**DIRECTION**
Return the full listing exactly as it is written.

**DATASET SECTION**
━━━━━━━━━━━━━━━━━━━━

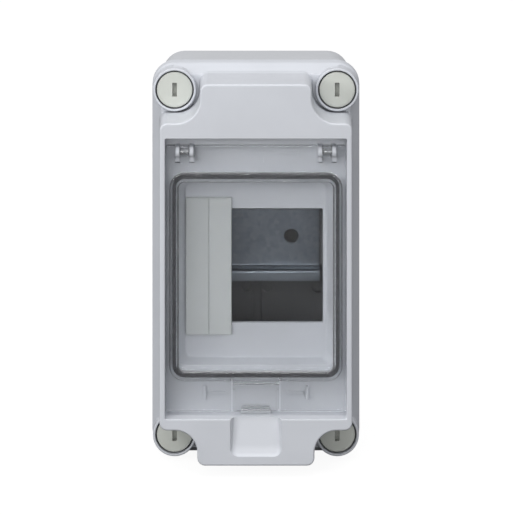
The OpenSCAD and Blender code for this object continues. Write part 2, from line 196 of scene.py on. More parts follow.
def disc_outline(r, x, z, count=64):
    """A circle as a function of how far it is grown."""
    return lambda g: arc(x, z, r + g, 0, 360 - 360 / count, count)


def panel_outline(g):
    """The raised front panel."""
    upper = (SCREW_X - 1.1, SCREW_Z, 9.7 - g)
    lower = (SCREW_X - 0.85, SCREW_Z + 0.75, 8.9 - g)
    return stepped(PANEL_W + 2 * g, PANEL_H + 2 * g, 3.0 + g, upper, lower)


def inner_panel(g):
    """The hollow behind the raised panel."""
    notch = (SCREW_X, SCREW_Z, 9.5 + PANEL_WALL - g)
    return stepped(PANEL_W - 2 * PANEL_WALL + 2 * g, PANEL_H - 2 * PANEL_WALL + 2 * g, 1.0, notch, notch)


def seal_line(g):
    """The line of the seal between base and cover."""
    notch = (SCREW_X, SCREW_Z, PILLAR_R - g)
    return stepped(CAVITY_W + 2 * g, CAVITY_H + 2 * g, 2.0, notch, notch)


def ring_line(g):
    """The bead round the door's window, and the rib behind it."""
    return rounded(RING_W + 2 * g, RING_H + 2 * g, RING_R + g, 0, RING_Z)


# ---------------------------------------------------------------- solids

def put(name, bm):
    """Turns a bmesh into an object."""
    bmesh.ops.recalc_face_normals(bm, faces=bm.faces)
    mesh = bpy.data.meshes.new(name)
    bm.to_mesh(mesh)
    bm.free()
    obj = bpy.data.objects.new(name, mesh)
    bpy.context.scene.collection.objects.link(obj)
    return obj


def loft(name, rings):
    """A closed solid through rings of (outline, depth)."""
    bm = bmesh.new()
    loops = [[bm.verts.new((x, -d, z)) for x, z in points] for points, d in rings]
    for a, b in zip(loops, loops[1:]):
        for i in range(len(a)):
            k = (i + 1) % len(a)
            bm.faces.new((a[i], a[k], b[k], b[i]))
    bm.faces.new(loops[0])
    bm.faces.new(loops[-1])
    return put(name, bm)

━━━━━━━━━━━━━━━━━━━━

**ANSWER TO THIS PROBLEM**
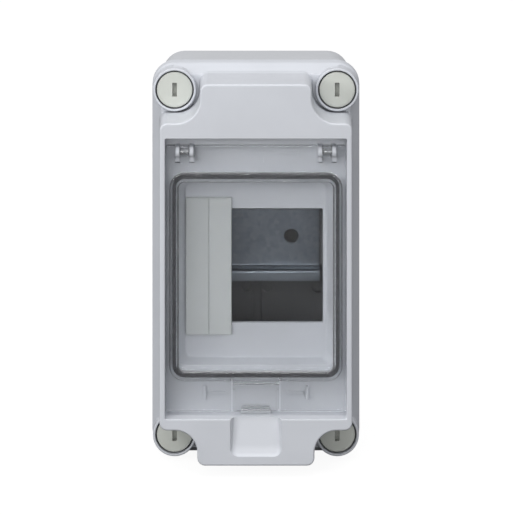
The OpenSCAD and Blender code for this object continues. Write part 2, from line 196 of scene.py on. More parts follow.
def disc_outline(r, x, z, count=64):
    """A circle as a function of how far it is grown."""
    return lambda g: arc(x, z, r + g, 0, 360 - 360 / count, count)


def panel_outline(g):
    """The raised front panel."""
    upper = (SCREW_X - 1.1, SCREW_Z, 9.7 - g)
    lower = (SCREW_X - 0.85, SCREW_Z + 0.75, 8.9 - g)
    return stepped(PANEL_W + 2 * g, PANEL_H + 2 * g, 3.0 + g, upper, lower)


def inner_panel(g):
    """The hollow behind the raised panel."""
    notch = (SCREW_X, SCREW_Z, 9.5 + PANEL_WALL - g)
    return stepped(PANEL_W - 2 * PANEL_WALL + 2 * g, PANEL_H - 2 * PANEL_WALL + 2 * g, 1.0, notch, notch)


def seal_line(g):
    """The line of the seal between base and cover."""
    notch = (SCREW_X, SCREW_Z, PILLAR_R - g)
    return stepped(CAVITY_W + 2 * g, CAVITY_H + 2 * g, 2.0, notch, notch)


def ring_line(g):
    """The bead round the door's window, and the rib behind it."""
    return rounded(RING_W + 2 * g, RING_H + 2 * g, RING_R + g, 0, RING_Z)


# ---------------------------------------------------------------- solids

def put(name, bm):
    """Turns a bmesh into an object."""
    bmesh.ops.recalc_face_normals(bm, faces=bm.faces)
    mesh = bpy.data.meshes.new(name)
    bm.to_mesh(mesh)
    bm.free()
    obj = bpy.data.objects.new(name, mesh)
    bpy.context.scene.collection.objects.link(obj)
    return obj


def loft(name, rings):
    """A closed solid through rings of (outline, depth)."""
    bm = bmesh.new()
    loops = [[bm.verts.new((x, -d, z)) for x, z in points] for points, d in rings]
    for a, b in zip(loops, loops[1:]):
        for i in range(len(a)):
            k = (i + 1) % len(a)
            bm.faces.new((a[i], a[k], b[k], b[i]))
    bm.faces.new(loops[0])
    bm.faces.new(loops[-1])
    return put(name, bm)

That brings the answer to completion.